BEGIN Provided data

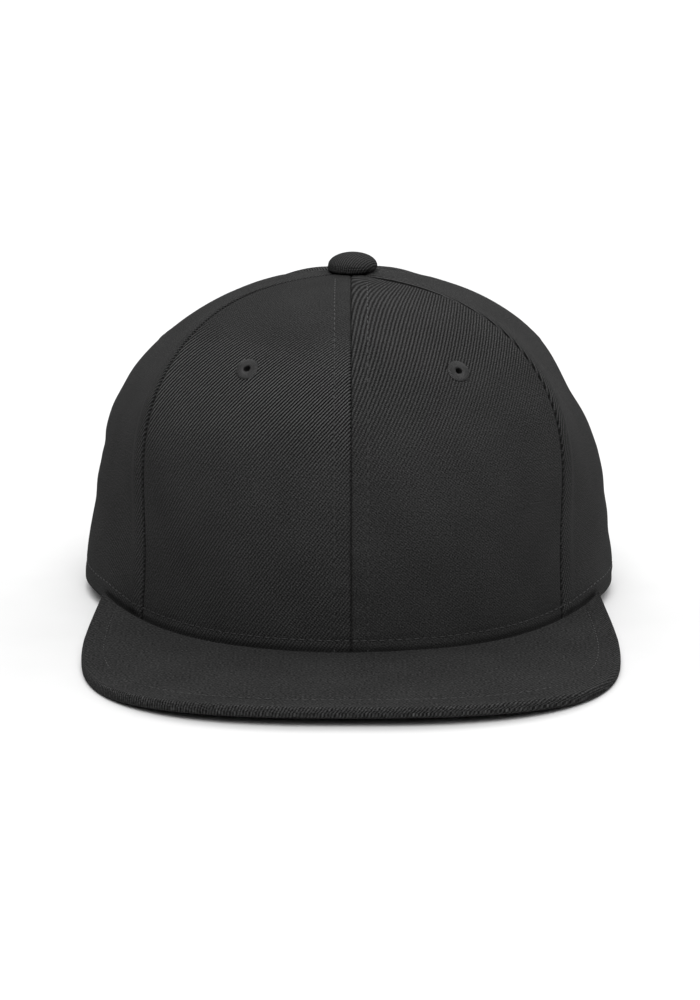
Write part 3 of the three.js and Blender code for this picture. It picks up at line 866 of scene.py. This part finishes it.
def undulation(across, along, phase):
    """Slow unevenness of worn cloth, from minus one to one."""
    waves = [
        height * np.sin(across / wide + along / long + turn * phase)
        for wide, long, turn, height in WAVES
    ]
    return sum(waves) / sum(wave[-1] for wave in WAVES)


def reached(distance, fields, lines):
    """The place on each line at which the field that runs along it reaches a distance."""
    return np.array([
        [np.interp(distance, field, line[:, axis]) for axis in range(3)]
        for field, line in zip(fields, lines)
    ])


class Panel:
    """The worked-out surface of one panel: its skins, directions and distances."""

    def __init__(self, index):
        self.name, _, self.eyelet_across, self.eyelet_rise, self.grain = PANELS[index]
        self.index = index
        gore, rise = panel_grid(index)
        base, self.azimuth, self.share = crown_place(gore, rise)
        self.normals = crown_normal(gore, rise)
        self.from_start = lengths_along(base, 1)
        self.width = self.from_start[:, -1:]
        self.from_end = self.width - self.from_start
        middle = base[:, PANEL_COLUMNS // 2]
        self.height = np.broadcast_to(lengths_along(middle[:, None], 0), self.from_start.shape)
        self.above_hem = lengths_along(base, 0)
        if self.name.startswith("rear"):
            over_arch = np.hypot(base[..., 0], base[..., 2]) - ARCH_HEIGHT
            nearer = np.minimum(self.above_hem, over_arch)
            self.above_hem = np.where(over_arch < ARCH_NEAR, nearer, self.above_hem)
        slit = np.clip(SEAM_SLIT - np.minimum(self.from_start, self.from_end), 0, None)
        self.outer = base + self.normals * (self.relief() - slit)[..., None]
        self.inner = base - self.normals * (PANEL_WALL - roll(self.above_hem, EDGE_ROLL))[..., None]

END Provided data

• _Instruction_:
Everything from the first line of the material through the line containing "worked-out surface of" is to be printed exactly; lines after that are to be left out.

• _Answer to the task_:
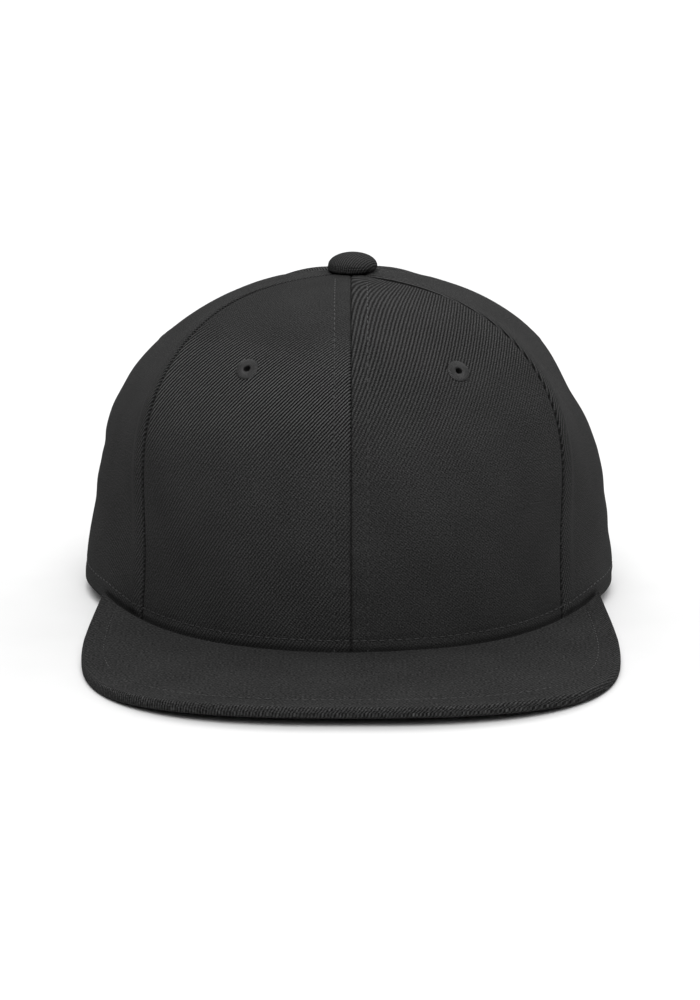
Write part 3 of the three.js and Blender code for this picture. It picks up at line 866 of scene.py. This part finishes it.
def undulation(across, along, phase):
    """Slow unevenness of worn cloth, from minus one to one."""
    waves = [
        height * np.sin(across / wide + along / long + turn * phase)
        for wide, long, turn, height in WAVES
    ]
    return sum(waves) / sum(wave[-1] for wave in WAVES)


def reached(distance, fields, lines):
    """The place on each line at which the field that runs along it reaches a distance."""
    return np.array([
        [np.interp(distance, field, line[:, axis]) for axis in range(3)]
        for field, line in zip(fields, lines)
    ])


class Panel:
    """The worked-out surface of one panel: its skins, directions and distances."""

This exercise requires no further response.